## Start GIVEN INFORMATION

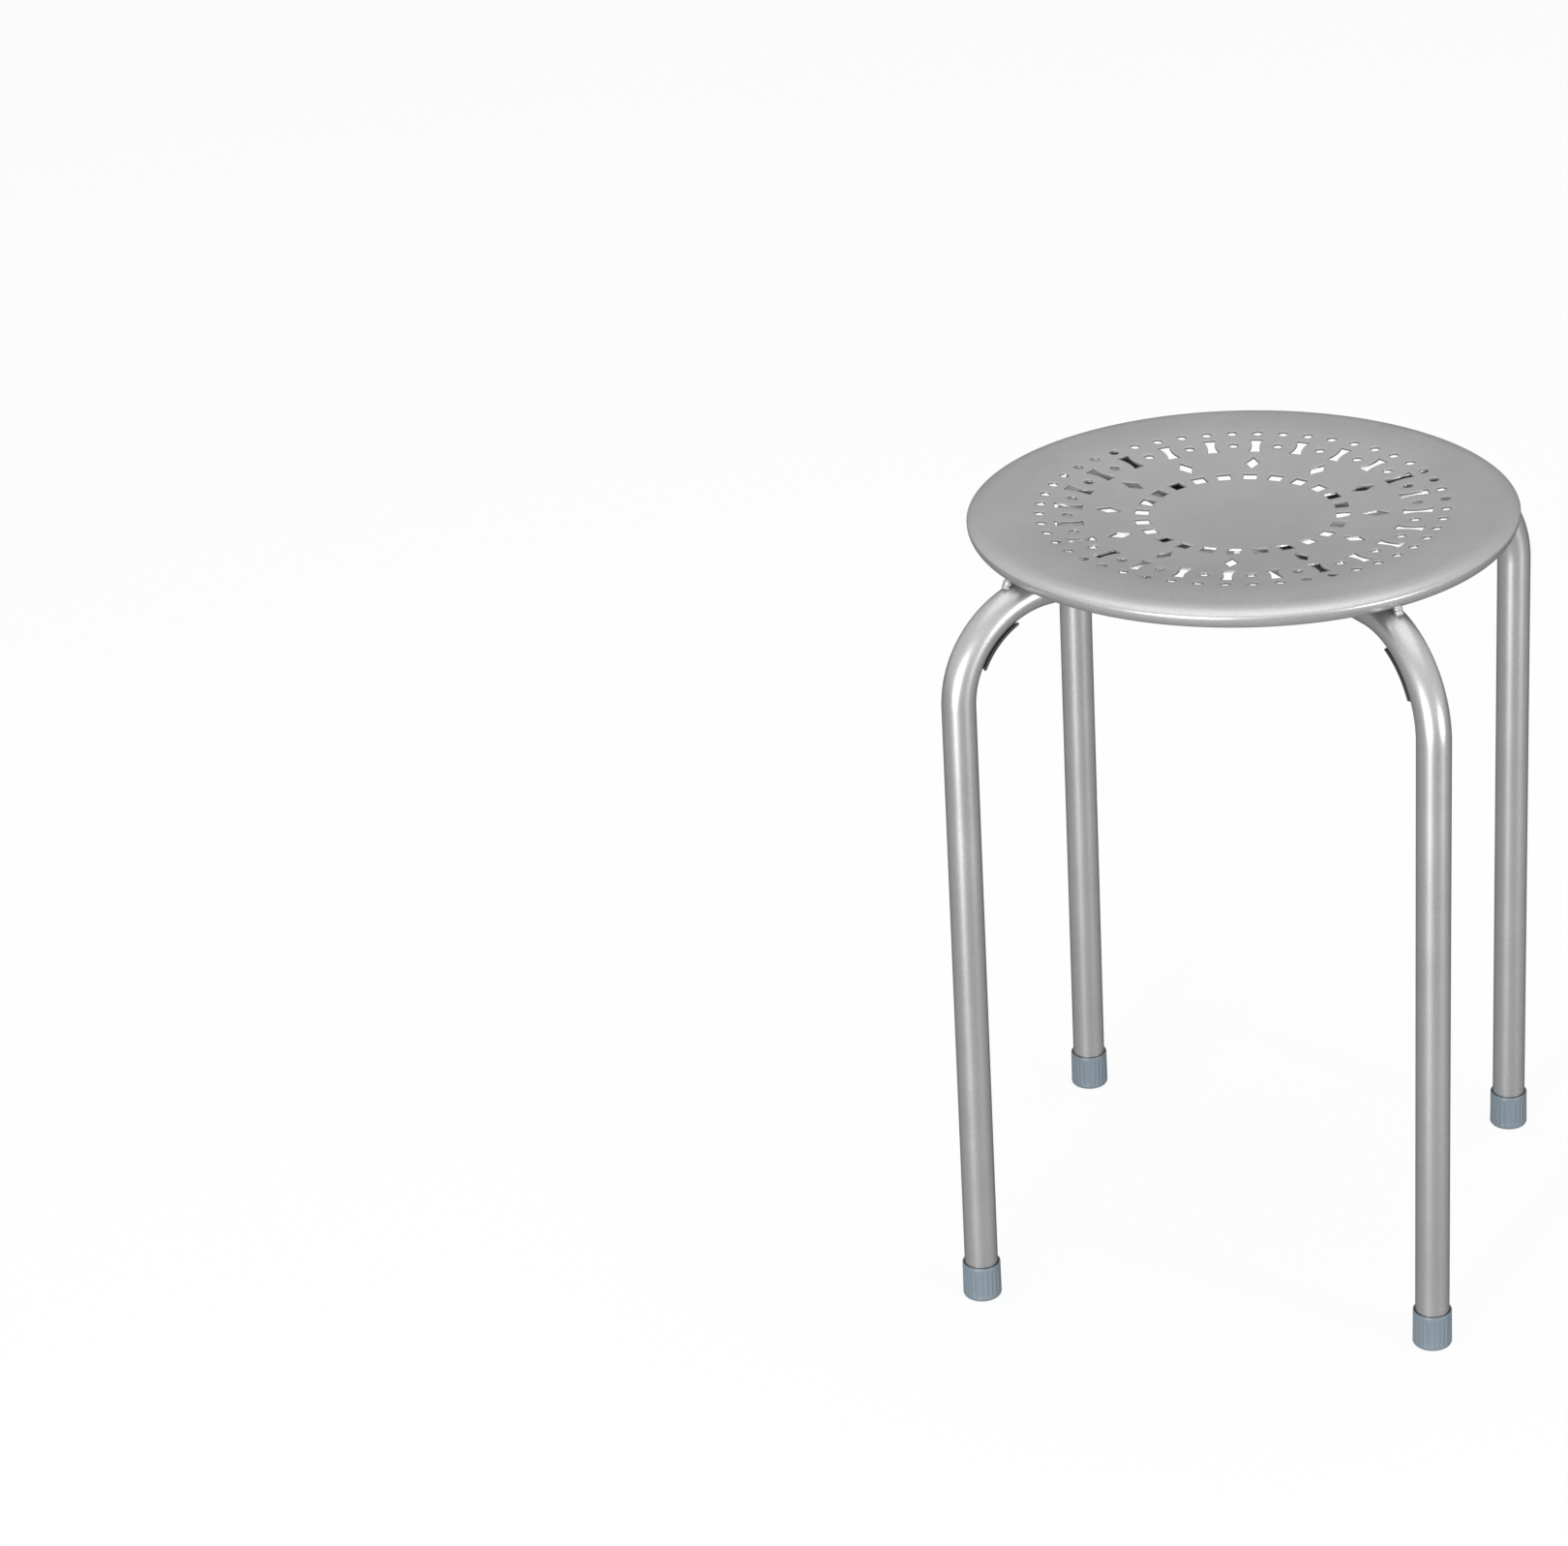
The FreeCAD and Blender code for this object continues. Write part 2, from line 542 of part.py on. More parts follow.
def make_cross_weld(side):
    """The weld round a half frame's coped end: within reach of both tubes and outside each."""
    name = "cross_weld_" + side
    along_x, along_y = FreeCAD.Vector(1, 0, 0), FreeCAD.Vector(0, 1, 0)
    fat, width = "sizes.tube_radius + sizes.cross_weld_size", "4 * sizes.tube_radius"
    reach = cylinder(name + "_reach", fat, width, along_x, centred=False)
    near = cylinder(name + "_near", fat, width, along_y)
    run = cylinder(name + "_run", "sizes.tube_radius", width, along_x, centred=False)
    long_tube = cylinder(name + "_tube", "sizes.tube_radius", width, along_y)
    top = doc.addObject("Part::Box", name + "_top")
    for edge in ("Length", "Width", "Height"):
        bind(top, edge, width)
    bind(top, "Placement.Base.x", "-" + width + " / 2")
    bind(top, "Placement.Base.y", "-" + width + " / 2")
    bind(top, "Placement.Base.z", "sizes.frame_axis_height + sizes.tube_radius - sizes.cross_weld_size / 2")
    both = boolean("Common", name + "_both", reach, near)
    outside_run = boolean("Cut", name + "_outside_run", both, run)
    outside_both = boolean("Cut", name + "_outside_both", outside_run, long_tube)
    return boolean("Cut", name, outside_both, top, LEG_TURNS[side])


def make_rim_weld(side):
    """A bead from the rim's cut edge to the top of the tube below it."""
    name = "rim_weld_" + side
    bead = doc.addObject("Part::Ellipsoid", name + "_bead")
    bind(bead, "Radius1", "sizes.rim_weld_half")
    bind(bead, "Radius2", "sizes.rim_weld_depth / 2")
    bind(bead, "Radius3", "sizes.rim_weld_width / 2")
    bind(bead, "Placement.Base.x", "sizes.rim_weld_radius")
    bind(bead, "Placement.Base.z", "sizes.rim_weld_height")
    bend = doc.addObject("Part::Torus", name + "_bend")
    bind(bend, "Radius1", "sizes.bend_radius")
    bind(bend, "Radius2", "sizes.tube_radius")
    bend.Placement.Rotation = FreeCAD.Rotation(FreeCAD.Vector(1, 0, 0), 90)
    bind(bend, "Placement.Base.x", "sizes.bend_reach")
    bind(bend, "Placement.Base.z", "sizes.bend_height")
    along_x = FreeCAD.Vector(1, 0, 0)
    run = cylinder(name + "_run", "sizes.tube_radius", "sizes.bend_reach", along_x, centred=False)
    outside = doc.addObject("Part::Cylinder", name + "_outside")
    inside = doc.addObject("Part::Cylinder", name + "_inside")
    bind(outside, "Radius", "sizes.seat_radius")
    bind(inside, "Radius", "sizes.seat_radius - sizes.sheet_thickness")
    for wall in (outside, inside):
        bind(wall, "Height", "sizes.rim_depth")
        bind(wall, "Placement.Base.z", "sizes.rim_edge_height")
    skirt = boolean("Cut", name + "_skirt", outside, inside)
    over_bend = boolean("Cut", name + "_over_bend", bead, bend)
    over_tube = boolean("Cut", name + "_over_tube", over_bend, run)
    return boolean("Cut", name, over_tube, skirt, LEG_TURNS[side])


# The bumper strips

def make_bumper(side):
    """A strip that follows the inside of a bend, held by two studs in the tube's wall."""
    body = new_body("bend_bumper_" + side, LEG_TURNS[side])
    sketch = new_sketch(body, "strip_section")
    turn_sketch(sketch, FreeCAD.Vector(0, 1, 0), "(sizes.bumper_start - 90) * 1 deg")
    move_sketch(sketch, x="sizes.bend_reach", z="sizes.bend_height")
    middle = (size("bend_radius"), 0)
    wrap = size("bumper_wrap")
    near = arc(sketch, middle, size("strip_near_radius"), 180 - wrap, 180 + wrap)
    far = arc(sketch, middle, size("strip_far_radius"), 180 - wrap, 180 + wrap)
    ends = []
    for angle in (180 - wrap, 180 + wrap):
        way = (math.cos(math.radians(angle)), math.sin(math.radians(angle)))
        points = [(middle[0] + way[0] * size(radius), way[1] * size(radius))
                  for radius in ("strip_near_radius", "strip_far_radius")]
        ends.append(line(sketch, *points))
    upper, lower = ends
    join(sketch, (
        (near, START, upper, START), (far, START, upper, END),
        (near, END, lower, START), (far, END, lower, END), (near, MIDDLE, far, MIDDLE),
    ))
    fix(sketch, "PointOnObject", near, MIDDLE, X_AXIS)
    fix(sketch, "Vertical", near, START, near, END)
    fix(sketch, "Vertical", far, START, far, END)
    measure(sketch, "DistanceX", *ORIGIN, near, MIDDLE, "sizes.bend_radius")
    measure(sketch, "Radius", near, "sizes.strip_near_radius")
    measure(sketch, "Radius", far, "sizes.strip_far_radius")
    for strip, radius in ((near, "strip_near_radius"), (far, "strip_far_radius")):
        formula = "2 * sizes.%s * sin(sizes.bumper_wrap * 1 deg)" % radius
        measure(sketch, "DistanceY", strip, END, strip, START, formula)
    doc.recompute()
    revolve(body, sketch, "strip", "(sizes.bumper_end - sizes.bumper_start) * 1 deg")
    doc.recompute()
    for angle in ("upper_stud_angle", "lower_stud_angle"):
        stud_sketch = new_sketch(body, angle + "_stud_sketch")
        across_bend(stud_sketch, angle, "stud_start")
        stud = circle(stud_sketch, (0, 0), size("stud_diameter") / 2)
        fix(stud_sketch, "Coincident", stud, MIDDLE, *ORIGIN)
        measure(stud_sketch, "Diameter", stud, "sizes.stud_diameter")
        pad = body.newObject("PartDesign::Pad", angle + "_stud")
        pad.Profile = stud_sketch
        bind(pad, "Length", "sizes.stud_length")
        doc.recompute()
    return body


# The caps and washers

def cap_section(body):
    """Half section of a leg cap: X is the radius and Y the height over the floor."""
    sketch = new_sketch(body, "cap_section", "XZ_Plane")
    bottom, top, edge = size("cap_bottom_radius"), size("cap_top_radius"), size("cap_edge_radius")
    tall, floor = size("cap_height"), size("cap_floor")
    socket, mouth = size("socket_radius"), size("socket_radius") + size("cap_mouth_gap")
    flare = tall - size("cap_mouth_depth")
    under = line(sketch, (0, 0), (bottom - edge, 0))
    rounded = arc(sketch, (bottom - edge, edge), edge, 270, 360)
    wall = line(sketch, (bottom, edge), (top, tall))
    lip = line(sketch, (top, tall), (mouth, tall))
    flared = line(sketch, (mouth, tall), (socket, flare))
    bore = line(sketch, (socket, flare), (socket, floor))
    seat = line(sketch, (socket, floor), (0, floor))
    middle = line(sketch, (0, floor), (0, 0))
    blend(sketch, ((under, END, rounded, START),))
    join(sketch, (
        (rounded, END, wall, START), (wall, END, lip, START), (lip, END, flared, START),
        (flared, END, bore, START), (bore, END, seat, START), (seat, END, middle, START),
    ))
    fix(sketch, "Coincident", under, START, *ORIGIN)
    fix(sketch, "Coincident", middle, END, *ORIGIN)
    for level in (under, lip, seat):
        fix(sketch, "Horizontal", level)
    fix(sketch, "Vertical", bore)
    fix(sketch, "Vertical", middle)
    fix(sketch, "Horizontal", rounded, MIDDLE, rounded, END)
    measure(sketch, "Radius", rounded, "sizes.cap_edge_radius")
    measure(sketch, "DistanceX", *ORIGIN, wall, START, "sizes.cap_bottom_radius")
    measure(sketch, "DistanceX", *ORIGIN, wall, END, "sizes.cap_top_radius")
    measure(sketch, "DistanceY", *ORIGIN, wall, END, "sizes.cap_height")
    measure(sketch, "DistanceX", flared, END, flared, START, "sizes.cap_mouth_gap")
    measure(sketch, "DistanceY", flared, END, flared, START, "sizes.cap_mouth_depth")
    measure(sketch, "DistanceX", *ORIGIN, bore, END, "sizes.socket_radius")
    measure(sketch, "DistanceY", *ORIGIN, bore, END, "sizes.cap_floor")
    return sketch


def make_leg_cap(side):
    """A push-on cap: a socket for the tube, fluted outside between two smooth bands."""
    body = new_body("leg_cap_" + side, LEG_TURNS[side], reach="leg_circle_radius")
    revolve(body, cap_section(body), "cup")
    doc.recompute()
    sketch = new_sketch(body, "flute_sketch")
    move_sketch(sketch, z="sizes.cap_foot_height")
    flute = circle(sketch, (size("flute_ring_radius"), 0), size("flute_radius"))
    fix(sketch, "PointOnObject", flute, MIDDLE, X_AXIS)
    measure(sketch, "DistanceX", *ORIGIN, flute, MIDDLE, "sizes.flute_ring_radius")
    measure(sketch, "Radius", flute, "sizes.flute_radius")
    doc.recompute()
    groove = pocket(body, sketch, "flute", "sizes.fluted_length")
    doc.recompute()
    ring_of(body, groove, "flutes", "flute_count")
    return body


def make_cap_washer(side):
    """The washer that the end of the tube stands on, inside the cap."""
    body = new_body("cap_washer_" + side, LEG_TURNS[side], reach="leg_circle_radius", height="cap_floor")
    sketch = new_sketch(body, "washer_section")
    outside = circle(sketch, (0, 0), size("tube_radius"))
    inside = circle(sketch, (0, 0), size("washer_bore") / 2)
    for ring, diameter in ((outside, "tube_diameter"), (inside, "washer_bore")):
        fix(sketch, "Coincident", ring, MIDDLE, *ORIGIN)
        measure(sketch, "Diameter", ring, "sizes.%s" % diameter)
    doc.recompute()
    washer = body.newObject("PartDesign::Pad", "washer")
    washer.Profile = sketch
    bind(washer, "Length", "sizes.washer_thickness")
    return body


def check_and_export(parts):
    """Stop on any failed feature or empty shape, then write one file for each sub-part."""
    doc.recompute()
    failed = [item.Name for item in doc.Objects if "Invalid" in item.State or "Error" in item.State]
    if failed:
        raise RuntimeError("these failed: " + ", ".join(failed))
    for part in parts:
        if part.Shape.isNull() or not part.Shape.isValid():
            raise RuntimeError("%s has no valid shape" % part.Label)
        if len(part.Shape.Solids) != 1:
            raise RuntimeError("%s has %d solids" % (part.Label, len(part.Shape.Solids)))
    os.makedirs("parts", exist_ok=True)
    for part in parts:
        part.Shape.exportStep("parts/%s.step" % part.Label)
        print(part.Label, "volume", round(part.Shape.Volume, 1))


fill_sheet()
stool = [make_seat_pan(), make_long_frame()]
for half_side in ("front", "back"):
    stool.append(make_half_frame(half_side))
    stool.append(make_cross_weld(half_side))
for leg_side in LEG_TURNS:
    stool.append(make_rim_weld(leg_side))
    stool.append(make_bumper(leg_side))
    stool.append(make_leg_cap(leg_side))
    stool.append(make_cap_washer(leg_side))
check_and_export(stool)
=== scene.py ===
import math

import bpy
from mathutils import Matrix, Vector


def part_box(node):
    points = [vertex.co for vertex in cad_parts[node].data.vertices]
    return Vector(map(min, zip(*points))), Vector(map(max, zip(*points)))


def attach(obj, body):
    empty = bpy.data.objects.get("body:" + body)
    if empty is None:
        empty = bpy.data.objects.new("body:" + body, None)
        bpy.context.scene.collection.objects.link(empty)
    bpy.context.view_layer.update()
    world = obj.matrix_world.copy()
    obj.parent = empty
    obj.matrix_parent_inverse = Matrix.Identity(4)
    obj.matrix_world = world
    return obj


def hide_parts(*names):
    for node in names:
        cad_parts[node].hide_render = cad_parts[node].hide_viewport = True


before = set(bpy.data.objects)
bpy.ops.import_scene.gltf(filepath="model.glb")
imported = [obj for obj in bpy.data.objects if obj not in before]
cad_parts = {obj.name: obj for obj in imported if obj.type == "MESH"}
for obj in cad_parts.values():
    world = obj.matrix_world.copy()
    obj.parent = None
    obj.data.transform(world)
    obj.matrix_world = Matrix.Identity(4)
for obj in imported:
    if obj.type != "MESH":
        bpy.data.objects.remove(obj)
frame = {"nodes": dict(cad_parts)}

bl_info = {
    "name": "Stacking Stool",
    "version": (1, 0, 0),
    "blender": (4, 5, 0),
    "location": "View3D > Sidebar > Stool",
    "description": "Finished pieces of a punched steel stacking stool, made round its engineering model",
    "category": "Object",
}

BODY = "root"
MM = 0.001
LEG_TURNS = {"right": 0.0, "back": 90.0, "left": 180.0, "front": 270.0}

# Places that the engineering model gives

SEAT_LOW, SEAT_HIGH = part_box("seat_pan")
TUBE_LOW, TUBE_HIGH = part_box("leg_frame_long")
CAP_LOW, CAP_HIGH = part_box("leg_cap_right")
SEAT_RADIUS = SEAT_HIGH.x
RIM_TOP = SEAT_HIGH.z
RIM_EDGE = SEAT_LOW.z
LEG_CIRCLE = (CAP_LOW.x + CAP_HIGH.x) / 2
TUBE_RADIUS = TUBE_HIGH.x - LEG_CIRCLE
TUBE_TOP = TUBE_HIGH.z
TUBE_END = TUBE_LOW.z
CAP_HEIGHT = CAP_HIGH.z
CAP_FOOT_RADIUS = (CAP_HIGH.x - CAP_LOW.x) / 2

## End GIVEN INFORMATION

_PROBLEM TO SOLVE_:
Exactly the lines from the line that has "cad_parts[node].hide_render = cad_parts[node].hide_viewport" through the line that has "obj.parent = None" are to be repeated, both included, with nothing added.

_CORRECT ANSWER_:
        cad_parts[node].hide_render = cad_parts[node].hide_viewport = True


before = set(bpy.data.objects)
bpy.ops.import_scene.gltf(filepath="model.glb")
imported = [obj for obj in bpy.data.objects if obj not in before]
cad_parts = {obj.name: obj for obj in imported if obj.type == "MESH"}
for obj in cad_parts.values():
    world = obj.matrix_world.copy()
    obj.parent = None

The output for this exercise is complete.